-- start --
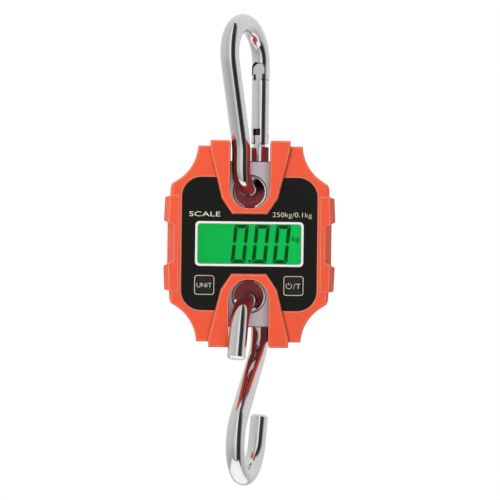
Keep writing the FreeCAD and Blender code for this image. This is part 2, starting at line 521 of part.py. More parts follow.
# ---- batteries ----
def battery_cells():
    """Three AAA cells lying across the housing, head to tail."""
    cells = []
    for i, sign in enumerate((-1, 1, -1)):
        z = (1 - i) * AAA_PITCH
        nub_end = sign * (BAY_HALF_W - CONTACT_T)
        can = Part.makeCylinder(AAA_R, AAA_L - NUB_L, V(nub_end - sign * NUB_L, AAA_Y, z), X_DIR * -sign)
        nub = Part.makeCylinder(NUB_R, NUB_L, V(nub_end, AAA_Y, z), X_DIR * -sign)
        cells.append(fused([can, nub]))
    return cells


def battery_springs():
    """A tapering coil behind the flat end of each cell."""
    springs = []
    length = 2 * (BAY_HALF_W - CONTACT_T - SPRING_PLAY) - AAA_L
    for i, sign in enumerate((1, -1, 1)):
        spring = coil(SPRING_WIDE_R, SPRING_TIP_R, length, SPRING_TURNS)
        spring.rotate(ORIGIN, Y_DIR, -90 * sign)
        spring.translate(V(sign * (BAY_HALF_W - CONTACT_T - SPRING_PLAY), AAA_Y, (1 - i) * AAA_PITCH))
        springs.append(spring)
    return springs


def battery_contacts():
    """Plates at the ends of the bay: one for each pole of the pack, and two that join neighbours."""
    plates = []
    for side, low, high in ((-1, 1, 1), (-1, -1, 0), (1, 0, 1), (1, -1, -1)):
        x0, x1 = sorted((side * BAY_HALF_W, side * (BAY_HALF_W - CONTACT_T)))
        z0, z1 = low * AAA_PITCH - CONTACT_HALF, high * AAA_PITCH + CONTACT_HALF
        plates.append(block(x0, x1, AAA_Y - CONTACT_HALF, AAA_Y + CONTACT_HALF, z0, z1))
    return plates


def lead_holes():
    radius = LEAD_R + LEAD_HOLE_PLAY
    return [Part.makeCylinder(radius, LEAD_OUT + 1, V(side * BAY_HALF_W, LEAD_Y, z), X_DIR * side)
            for side, z in LEAD_ENDS]


def battery_leads():
    """Each lead leaves its contact through the bay's end wall and turns forward to the board."""
    leads = []
    y, cut = LEAD_Y, LEAD_BEND * (1 - math.sqrt(0.5))
    for side, z in LEAD_ENDS:
        x0, x1 = side * BAY_HALF_W, side * (BAY_HALF_W + LEAD_OUT)
        before, after = V(x1 - side * LEAD_BEND, y, z), V(x1, y - LEAD_BEND, z)
        edges = [Part.makeLine(V(x0, y, z), before), turned([before, V(x1 - side * cut, y - cut, z), after]),
                 Part.makeLine(after, V(x1, BOARD_BACK, z))]
        leads.append(tube(edges, LEAD_R))
    return leads


# ---- carabiner ----
def tangent_angle(point, centre, radius):
    """Direction, in degrees from the circle's centre, of the point where a line from `point` touches it."""
    du, dw = point[0] - centre[0], point[1] - centre[1]
    return math.degrees(math.atan2(dw, du) + math.acos(radius / math.hypot(du, dw)))


def carabiner_path():
    """Centre line: gate leg, small bend, rod side with its knee, large bend, and down to the nose."""
    top = (TOP_R - SMALL_R, TOP_W)
    touch = tangent_angle((SMALL_R, KNEE_W), top, TOP_R)
    lean = math.radians(touch)
    setback = KNEE_R * math.tan(-lean / 2)
    knee = (SMALL_R + KNEE_R, KNEE_W - setback)
    p = CARABINER
    return [
        Part.makeLine(p.point(-SMALL_R, PIN_W + TONGUE_R), p.point(-SMALL_R, 0)),
        p.arc((0, 0), SMALL_R, 180, 360),
        Part.makeLine(p.point(SMALL_R, 0), p.point(SMALL_R, knee[1])),
        p.arc(knee, KNEE_R, 180, 180 + touch),
        Part.makeLine(p.on_circle(knee, KNEE_R, 180 + touch), p.on_circle(top, TOP_R, touch)),
        p.arc(top, TOP_R, touch, 180),
        Part.makeLine(p.point(-SMALL_R, TOP_W), p.point(-SMALL_R, NOSE_W)),
    ]


def tongue_cutters():
    """What is removed from the end of the rod to leave a flat, round-ended tongue."""
    p, u, top = CARABINER, -SMALL_R, PIN_W + TONGUE_R + 1
    u0, u1, side = u - OUTSIDE, u + OUTSIDE, TONGUE_HALF_T + 1
    sides = [p.slab(u0, u1, SHOULDER_W, top, n0, n1)
             for n0, n1 in ((-OUTSIDE, -TONGUE_HALF_T), (TONGUE_HALF_T, OUTSIDE))]
    edges = p.slab(u0, u1, SHOULDER_W + TONGUE_FOOT, top, -side, side)
    keep = fused([p.slab(u - TONGUE_R, u + TONGUE_R, SHOULDER_W, PIN_W, -side - 1, side + 1),
                  p.pin(u, PIN_W, TONGUE_R, -side - 1, side + 1)])
    return [*sides, edges.cut(keep)]


def latch(gap):
    """The T-shaped end of the gate with its round top, or with a gap the slot that it enters."""
    p, u, deep = CARABINER, -SMALL_R, (HEAD_HALF_T if gap == 0 else 2 * WIRE_R)
    arch_w, half_head, half_neck = HEAD_TOP_W - HEAD_R, HEAD_R + gap, NECK_HALF_W + gap
    arch = Part.makeCylinder(half_head, 2 * deep, p.point(u - deep, arch_w), p.u)
    arch = arch.common(p.slab(u - deep, u + deep, arch_w, HEAD_TOP_W + 1, -OUTSIDE, OUTSIDE))
    head = p.slab(u - deep, u + deep, HEAD_LOW_W - gap, arch_w, -half_head, half_head)
    neck = p.slab(u - deep, u + deep, GATE_TOP_W - 1, HEAD_LOW_W - gap, -half_neck, half_neck)
    return fused([arch, head, neck])


def carabiner_rod():
    rod = tube(carabiner_path(), WIRE_R)
    hole = CARABINER.pin(-SMALL_R, PIN_W, PIN_R, -OUTSIDE, OUTSIDE)
    return rod.cut([*tongue_cutters(), latch(LATCH_GAP), hole])


def gate():
    p, u = CARABINER, -SMALL_R
    across = (u - OUTSIDE, u + OUTSIDE)
    fork_end = p.slab(*across, PIN_W - OUTSIDE, PIN_W, -OUTSIDE, OUTSIDE)
    fork_end = fork_end.cut(p.pin(u, PIN_W, FORK_R, -OUTSIDE - 1, OUTSIDE + 1))
    fork = p.slab(*across, PIN_W - OUTSIDE, FORK_SLOT_W, -FORK_HALF_GAP, FORK_HALF_GAP)
    bore = p.post(u, FORK_SLOT_W - 1, GATE_BORE_TOP, GATE_BORE_R)
    hole = p.pin(u, PIN_W, PIN_R + PIN_CLEARANCE, -OUTSIDE, OUTSIDE)
    bar = p.post(u, PIN_W - FORK_REACH, GATE_TOP_W, GATE_R)
    for cutter in (fork_end, fork, bore, hole):
        bar = bar.cut(cutter)
    return bar.fuse(latch(0))


def gate_pin():
    return CARABINER.pin(-SMALL_R, PIN_W, PIN_R, -PIN_HALF_L, PIN_HALF_L)


def gate_plunger():
    return CARABINER.post(-SMALL_R, PIN_W + TONGUE_R + 0.15, GATE_PLUNGER_TOP, GATE_PLUNGER_R)


def gate_spring():
    """The coil that presses the plunger on the tongue and so closes the gate."""
    length = GATE_BORE_TOP - GATE_PLUNGER_TOP - 2 * GATE_SPRING_PLAY
    spring = coil(GATE_SPRING_R, GATE_SPRING_R, length, GATE_SPRING_TURNS)
    spring.translate(CARABINER.point(-SMALL_R, GATE_PLUNGER_TOP + GATE_SPRING_PLAY))
    return spring


# ---- S-hook ----
def hook_path():
    """Centre line: flared front leg, upper bend, sloping shank, lower bend and flared rear leg."""
    tilt = math.radians(SHANK_TILT)
    across, along = (math.cos(tilt), math.sin(tilt)), (math.sin(tilt), -math.cos(tilt))
    reach = HOOK_TOP_R + HOOK_LOW_R
    low = tuple(-reach * a + SHANK_L * b for a, b in zip(across, along))
    p = HOOK
    top_end, low_end = math.radians(TOP_FLARE), math.radians(LOW_FLARE)
    top_tip = (HOOK_TOP_R * math.cos(top_end) + TOP_LEG * math.sin(top_end),
               HOOK_TOP_R * math.sin(top_end) - TOP_LEG * math.cos(top_end))
    low_tip = (low[0] - HOOK_LOW_R * math.cos(low_end) - LOW_LEG * math.sin(low_end),
               low[1] - HOOK_LOW_R * math.sin(low_end) + LOW_LEG * math.cos(low_end))
    shank_top = p.on_circle((0, 0), HOOK_TOP_R, 180 + SHANK_TILT)
    shank_end = p.on_circle(low, HOOK_LOW_R, SHANK_TILT)
    return [
        Part.makeLine(p.point(*top_tip), p.on_circle((0, 0), HOOK_TOP_R, TOP_FLARE)),
        p.arc((0, 0), HOOK_TOP_R, TOP_FLARE, 180 + SHANK_TILT),
        Part.makeLine(shank_top, shank_end),
        p.arc(low, HOOK_LOW_R, SHANK_TILT, LOW_FLARE - 180),
        Part.makeLine(p.on_circle(low, HOOK_LOW_R, LOW_FLARE - 180), p.point(*low_tip)),
    ]


def s_hook():
    rod = tube(hook_path(), WIRE_R)
    ends = [e for f in rod.Faces if f.Surface.TypeId == "Part::GeomPlane" for e in f.Edges]
    return rod.makeChamfer(END_CHAMFER, ends)


NODES = {
    "front_shell": front_shell,
    "back_shell": back_shell,
    "battery_door": battery_door,
    "housing_screws": housing_screws,
    "panel_overlay": panel_overlay,
    "display_window": display_window,
    "lcd_glass": lcd_glass,
    "backlight": backlight,
    "backlight_leds": backlight_leds,
    "zebra_strip": zebra_strip,
    "lcd_frame": lcd_frame,
    "main_board": main_board,
    "board_screws": board_screws,
    "board_chips": board_chips,
    "tact_switches": tact_switches,
    "unit_plunger": lambda: switch_plunger(-KEY_X),
    "power_plunger": lambda: switch_plunger(KEY_X),
    "unit_key": lambda: key(-KEY_X),
    "power_key": lambda: key(KEY_X),
    "load_cell": load_cell,
    "load_cell_screws": load_cell_screws,
    "strain_gauges": strain_gauges,
    "load_cell_lead": load_cell_lead,
    "battery_cells": battery_cells,
    "battery_springs": battery_springs,
    "battery_contacts": battery_contacts,
    "battery_leads": battery_leads,
    "carabiner_rod": carabiner_rod,
    "gate": gate,
    "gate_pin": gate_pin,
    "gate_plunger": gate_plunger,
    "gate_spring": gate_spring,
    "s_hook": s_hook,
}


def write_parts():
    os.makedirs("parts", exist_ok=True)
    for name, make in NODES.items():
        made = make()
        shape = Part.makeCompound(made) if isinstance(made, list) else made
        shape.translate(HANGING_POINT * -1)
        shape.exportStep(f"parts/{name}.step")


write_parts()
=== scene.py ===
"""Looks of the digital hanging scale: materials, print, display and studio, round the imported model."""
import math

import bpy
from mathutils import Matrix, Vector


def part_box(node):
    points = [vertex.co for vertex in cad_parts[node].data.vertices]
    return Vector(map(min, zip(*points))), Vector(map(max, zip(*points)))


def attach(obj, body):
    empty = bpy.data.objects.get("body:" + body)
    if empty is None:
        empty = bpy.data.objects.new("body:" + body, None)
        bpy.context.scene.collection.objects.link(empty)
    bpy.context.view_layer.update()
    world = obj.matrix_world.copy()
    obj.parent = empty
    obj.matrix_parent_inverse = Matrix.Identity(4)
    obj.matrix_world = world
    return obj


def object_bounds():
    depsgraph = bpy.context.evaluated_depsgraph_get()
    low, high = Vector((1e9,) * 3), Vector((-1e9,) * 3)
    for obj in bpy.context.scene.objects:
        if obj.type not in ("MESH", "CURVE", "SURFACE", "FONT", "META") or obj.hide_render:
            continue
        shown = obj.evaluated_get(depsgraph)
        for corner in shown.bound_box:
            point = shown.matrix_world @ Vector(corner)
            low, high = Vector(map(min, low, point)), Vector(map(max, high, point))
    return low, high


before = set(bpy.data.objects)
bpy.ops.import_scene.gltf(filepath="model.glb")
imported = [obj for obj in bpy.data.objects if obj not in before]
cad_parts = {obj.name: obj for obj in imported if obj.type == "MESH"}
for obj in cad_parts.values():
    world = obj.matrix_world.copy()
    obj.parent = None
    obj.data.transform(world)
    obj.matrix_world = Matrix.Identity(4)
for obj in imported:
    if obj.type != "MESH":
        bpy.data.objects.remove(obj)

cad_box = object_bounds()

# ---- the object, in millimetres; x, y and z count from the housing's middle ----
MM = 0.001
BORE_R, BORE_Z = 8.2, 28.7  # the load cell's bores: radius and height
BORE_LINE = (0.62, 0.78)  # outside the bore's radius: where the painted highlight on its bevel turns into a painted dark reflection
SEAM_LINE, SEAM_PLAIN = (0.20, 0.12), (0.9, 1.1)  # from the parting plane: a dark line, and no painted edge highlight
PANEL_Y, LCD_Y, KEY_Y = -16.7, -13.7, -17.1  # fronts of the film, the display glass and the keys
INK_T, KEY_INK_T = 0.04, 0.03  # how far the print stands proud

# Printed lines, as half width, half height and corner radius of their outer and inner sides.
LINE_OUTER, LINE_INNER = (28.95, 11.95, 2.2), (27.8, 10.8, 1.6)
KEY_LINE_OUTER, KEY_LINE_INNER = (5.35, 5.25, 1.5), (4.97, 4.87, 1.17)
KEY_X, KEY_Z = 23.9, -22.2
DOME_HALF_W, DOME_HALF_H, DOME_R, DOME_RINGS = 4.35, 4.25, 1.1, 10  # the crowned face of a key
DOME_CROWN, DOME_SUNK, DOME_POWER = 0.32, 0.02, 2.2  # its height, how deep its rim lies, how flat its top is
DOME_TIP, DOME_TIP_R = 0.02, 0.01  # the innermost ring: half size and corner radius
KEY_INK_Y = KEY_Y - 0.34  # just in front of the domes

DIGIT_COUNT, DIGIT_PITCH, DIGIT_LEFT, DIGIT_BOTTOM = 3, 11.3, -10.0, -10.3
DIGIT_W, DIGIT_H, BAR_T, BAR_GAP = 7.9, 20.6, 1.95, 0.22
DIGIT_SLANT = math.tan(math.radians(5.2))
POINT_X, POINT_Z, POINT_R, POINT_SIDES = 0.25, -9.2, 0.8, 18

POWER_X, POWER_R, POWER_STEPS = KEY_X - 2.5, 1.5, 20
POWER_HALF_LINE, POWER_OPENING = 0.13, 38  # half the line's width; degrees open on each side of the top
STROKE_LOW, STROKE_OVER = 0.25, 0.3  # the upright stroke: its foot, and how far it passes the ring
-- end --
- _Do this_
Copy, please, exactly the lines that start at the first line of the data and end at the line containing "return cells", both kept and no others.

- _Answer to the exercise_
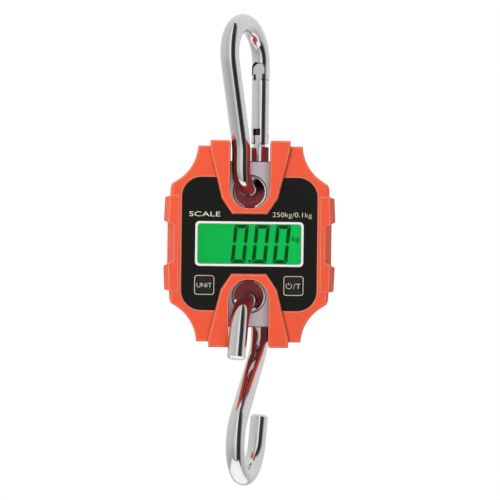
Keep writing the FreeCAD and Blender code for this image. This is part 2, starting at line 521 of part.py. More parts follow.
# ---- batteries ----
def battery_cells():
    """Three AAA cells lying across the housing, head to tail."""
    cells = []
    for i, sign in enumerate((-1, 1, -1)):
        z = (1 - i) * AAA_PITCH
        nub_end = sign * (BAY_HALF_W - CONTACT_T)
        can = Part.makeCylinder(AAA_R, AAA_L - NUB_L, V(nub_end - sign * NUB_L, AAA_Y, z), X_DIR * -sign)
        nub = Part.makeCylinder(NUB_R, NUB_L, V(nub_end, AAA_Y, z), X_DIR * -sign)
        cells.append(fused([can, nub]))
    return cells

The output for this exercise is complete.